Dabei handelt es sich um Foren, Dialoge oder Initiativen mit variierender Form und Verbindlichkeit, bei denen Nichtregierungsorganisationen (NRO), Gewerkschaften, Unternehmen und die Bundesregierung für eine Branche oder ein Produkt gemeinsame Lösungsansätze zur Stärkung der menschenrechtlichen und ökologischen Verantwortung entlang der Lieferkette suchen. Teils streben diese Initiativen konkrete Zielvereinbarungen zwischen den Mitgliedern an, teils geht es auch um die Entwicklung eines sozialen oder ökologischen Standards bzw. einer Zertifizierung. Derzeit engagieren sich deutsche NRO beispielsweise im Bündnis für nachhaltige Textilien, im Forum Nachhaltiger Kakao (FNK), im Aktionsbündnis für nachhaltige Bananen oder in der Extractive Industries Transparency Initiative (EITI), um nur einige Beispiele zu nennen. Der Nationale Aktionsplan für Wirtschaft und Menschenrechte, den die Bundesregierung im Dezember 2016 verabschiedete, sieht vor, dass die Bundesregierung weitere Branchendialoge zur menschenrechtlichen Sorgfalt fördert. Ziel ist auch hier die sektorspezifische Verständigung auf die konkrete Umsetzung der menschenrechtlichen Sorgfaltspflichten entlang der Lieferkette. Auch die Agenda 2030 setzt zur Erreichung der Ziele für Nachhaltige Entwicklung unter dem Begriff Multi-Akteurs-Partnerschaften auf Kooperationen zwischen verschiedenen Stakeholdern. Dieses Papier zielt jedoch auf Initiativen für branchenspezifische Sorgfaltspflichten ab und verwendet der Einheitlichkeit halber den Begriff Multistakeholderinitiativen.

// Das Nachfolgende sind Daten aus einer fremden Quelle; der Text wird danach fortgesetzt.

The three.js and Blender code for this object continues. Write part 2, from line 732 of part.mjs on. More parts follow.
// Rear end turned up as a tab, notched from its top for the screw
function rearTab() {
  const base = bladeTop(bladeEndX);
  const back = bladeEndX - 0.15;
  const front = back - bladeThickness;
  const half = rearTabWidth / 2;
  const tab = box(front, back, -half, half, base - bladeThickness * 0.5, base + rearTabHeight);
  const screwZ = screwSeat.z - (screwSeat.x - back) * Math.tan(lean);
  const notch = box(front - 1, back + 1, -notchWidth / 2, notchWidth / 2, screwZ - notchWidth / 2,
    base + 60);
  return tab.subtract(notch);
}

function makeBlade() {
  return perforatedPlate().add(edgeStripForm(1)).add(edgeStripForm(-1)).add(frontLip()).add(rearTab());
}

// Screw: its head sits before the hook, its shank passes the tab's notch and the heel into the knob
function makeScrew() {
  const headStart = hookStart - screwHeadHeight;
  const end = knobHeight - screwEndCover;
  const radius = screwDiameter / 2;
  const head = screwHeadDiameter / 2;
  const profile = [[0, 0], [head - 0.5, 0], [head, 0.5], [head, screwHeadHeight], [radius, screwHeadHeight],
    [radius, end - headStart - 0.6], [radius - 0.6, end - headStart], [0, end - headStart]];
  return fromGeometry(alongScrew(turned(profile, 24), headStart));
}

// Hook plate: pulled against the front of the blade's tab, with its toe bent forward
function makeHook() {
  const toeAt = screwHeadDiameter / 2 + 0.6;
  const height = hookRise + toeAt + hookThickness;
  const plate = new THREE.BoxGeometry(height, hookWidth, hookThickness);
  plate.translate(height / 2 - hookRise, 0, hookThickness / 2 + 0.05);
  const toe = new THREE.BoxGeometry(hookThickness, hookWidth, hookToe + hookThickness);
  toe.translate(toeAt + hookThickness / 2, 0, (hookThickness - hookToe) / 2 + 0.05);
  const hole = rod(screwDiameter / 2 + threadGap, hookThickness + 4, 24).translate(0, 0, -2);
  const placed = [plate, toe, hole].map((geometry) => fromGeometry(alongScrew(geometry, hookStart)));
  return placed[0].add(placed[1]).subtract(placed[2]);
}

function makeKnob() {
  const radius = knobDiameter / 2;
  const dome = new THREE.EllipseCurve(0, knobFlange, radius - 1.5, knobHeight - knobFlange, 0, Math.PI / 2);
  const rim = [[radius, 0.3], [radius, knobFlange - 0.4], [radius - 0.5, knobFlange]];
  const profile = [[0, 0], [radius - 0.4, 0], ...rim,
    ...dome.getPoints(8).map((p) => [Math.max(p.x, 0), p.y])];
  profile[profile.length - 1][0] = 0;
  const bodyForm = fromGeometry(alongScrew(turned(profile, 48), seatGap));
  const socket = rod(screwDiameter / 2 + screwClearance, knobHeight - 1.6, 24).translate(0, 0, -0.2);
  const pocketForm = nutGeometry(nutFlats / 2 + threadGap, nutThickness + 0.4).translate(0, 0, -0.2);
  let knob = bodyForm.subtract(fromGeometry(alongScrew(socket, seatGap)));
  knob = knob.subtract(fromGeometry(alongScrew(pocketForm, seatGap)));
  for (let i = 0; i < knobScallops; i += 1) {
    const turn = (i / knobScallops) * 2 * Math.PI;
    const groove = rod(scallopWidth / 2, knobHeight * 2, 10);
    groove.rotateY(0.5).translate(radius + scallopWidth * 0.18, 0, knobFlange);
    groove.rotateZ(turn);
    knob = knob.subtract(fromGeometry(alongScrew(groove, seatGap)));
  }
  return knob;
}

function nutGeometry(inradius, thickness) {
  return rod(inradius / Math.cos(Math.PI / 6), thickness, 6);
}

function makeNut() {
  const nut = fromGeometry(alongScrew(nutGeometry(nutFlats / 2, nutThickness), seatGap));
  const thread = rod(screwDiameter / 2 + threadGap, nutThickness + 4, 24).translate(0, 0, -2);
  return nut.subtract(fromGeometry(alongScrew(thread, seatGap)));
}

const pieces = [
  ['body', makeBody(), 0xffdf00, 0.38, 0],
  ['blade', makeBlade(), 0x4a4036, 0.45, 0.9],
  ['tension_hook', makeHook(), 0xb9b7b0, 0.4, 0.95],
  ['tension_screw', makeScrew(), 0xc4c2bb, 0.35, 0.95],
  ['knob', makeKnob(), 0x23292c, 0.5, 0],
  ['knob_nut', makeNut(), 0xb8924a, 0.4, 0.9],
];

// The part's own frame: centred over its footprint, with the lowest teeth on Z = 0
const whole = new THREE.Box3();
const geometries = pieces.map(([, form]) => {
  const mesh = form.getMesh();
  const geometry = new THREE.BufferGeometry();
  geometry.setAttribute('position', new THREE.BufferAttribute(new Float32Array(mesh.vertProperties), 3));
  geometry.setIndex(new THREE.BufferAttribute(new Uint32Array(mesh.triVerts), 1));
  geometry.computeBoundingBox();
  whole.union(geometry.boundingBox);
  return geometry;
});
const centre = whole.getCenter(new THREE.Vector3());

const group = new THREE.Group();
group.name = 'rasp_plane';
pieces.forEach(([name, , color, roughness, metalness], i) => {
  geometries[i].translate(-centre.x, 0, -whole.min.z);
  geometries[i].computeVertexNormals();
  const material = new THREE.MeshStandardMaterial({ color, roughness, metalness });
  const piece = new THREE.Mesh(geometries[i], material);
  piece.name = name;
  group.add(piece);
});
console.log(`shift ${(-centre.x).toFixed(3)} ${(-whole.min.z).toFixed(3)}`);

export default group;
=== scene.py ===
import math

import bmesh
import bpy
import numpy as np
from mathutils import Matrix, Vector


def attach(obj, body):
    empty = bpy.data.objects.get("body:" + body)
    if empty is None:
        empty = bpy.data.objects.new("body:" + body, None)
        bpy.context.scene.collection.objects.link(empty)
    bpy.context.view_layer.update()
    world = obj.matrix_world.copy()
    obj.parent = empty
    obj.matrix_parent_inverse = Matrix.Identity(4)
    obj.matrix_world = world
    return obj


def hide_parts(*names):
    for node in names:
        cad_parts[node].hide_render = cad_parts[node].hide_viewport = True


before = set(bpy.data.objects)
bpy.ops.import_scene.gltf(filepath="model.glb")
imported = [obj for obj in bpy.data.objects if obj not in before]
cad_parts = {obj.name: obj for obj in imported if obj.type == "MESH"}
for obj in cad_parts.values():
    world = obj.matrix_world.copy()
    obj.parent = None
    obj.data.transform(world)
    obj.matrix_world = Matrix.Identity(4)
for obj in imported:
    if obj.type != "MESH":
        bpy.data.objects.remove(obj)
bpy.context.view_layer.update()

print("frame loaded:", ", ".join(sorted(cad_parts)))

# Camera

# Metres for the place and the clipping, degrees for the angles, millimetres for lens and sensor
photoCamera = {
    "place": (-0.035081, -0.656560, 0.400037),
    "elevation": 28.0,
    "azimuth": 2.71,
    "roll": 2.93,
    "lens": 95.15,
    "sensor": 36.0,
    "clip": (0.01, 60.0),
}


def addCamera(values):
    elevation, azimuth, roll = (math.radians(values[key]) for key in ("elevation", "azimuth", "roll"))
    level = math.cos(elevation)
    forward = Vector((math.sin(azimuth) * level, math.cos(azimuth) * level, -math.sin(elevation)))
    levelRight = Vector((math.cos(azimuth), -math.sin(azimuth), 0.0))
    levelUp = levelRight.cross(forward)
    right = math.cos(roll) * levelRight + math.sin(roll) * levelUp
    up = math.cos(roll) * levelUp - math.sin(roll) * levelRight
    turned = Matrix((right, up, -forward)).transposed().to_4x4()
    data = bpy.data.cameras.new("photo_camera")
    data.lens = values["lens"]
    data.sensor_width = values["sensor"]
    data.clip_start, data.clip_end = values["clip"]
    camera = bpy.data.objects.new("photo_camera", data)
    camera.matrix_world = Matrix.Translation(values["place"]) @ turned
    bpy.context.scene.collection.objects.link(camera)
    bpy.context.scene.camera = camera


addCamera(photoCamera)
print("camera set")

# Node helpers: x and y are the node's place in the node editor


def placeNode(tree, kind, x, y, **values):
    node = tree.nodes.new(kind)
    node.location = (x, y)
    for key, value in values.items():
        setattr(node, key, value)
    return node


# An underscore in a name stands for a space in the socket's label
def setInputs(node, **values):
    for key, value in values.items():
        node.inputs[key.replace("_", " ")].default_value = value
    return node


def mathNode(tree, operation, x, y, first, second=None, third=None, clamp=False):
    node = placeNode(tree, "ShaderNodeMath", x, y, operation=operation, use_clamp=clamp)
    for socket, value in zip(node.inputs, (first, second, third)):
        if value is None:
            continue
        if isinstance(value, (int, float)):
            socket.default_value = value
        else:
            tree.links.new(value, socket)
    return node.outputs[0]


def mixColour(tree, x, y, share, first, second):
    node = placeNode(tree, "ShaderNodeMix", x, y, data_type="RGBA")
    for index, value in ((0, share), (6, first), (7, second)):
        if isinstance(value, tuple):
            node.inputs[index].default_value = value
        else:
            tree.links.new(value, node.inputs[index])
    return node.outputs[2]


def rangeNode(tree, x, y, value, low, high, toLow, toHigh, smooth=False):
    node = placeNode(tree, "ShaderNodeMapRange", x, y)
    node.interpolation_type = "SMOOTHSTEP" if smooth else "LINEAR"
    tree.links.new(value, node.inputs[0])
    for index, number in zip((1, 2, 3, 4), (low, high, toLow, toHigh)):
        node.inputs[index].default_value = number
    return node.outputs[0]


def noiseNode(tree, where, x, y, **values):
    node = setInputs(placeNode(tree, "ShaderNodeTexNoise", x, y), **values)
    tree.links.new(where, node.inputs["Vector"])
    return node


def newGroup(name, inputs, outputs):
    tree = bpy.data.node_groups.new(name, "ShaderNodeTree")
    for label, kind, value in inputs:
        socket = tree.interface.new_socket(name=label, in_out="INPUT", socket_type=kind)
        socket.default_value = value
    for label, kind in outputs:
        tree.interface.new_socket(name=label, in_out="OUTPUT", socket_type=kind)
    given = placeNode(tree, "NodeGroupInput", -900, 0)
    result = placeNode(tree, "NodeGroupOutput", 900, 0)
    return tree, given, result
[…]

Aus Sicht der unterzeichnenden Verbände muss sorgfältig abgewogen werden, ob und unter welchen Voraussetzungen entsprechende Multistakeholderinitiativen sinnvoll sind. Die Erfahrung aus Initiativen wie dem Bündnis für nachhaltige Textilien, dem FNK oder der EITI zeigen: MSI sind für alle Beteiligten extrem zeit- und ressourcenintensiv, die erzielten Verhandlungsergebnisse bleiben jedoch oft hinter internationalen Standards wie den UN-Leitprinzipien für Wirtschaft und Menschenrechte zurück und einzelne Unternehmen können sich ihrer Mitgliedschaft rühmen, ohne nennenswert etwas an ihrer Geschäftspraxis zu ändern. Im Textilbündnis konnte zwar nach anfänglichen Schwierigkeiten eine recht breite Beteiligung der Textilunternehmen und -verbände erreicht werden. Dies hat jedoch gleichzeitig dazu geführt, dass sich die Beteiligten nach zwei Jahren Verhandlungen noch nicht auf Mindeststandards mit Zeitzielen einigen konnten, die für alle Unternehmen gelten. Auch der Überprüfungsmodus steht noch zur Debatte. Im Kakaoforum wird nur die Gesamtheit der Unternehmen verpflichtet, den Anteil zertifizierten Kakaos zu erhöhen, während es keine Mindeststandards für die einzelnen Mitgliedsunternehmen gibt. Zudem wird immer wieder Kritik an der Wirkung der verwendeten Zertifizierungen geübt, die aus Sicht der Zivilgesellschaft eigene Sorgfaltsprozesse nicht ersetzen können.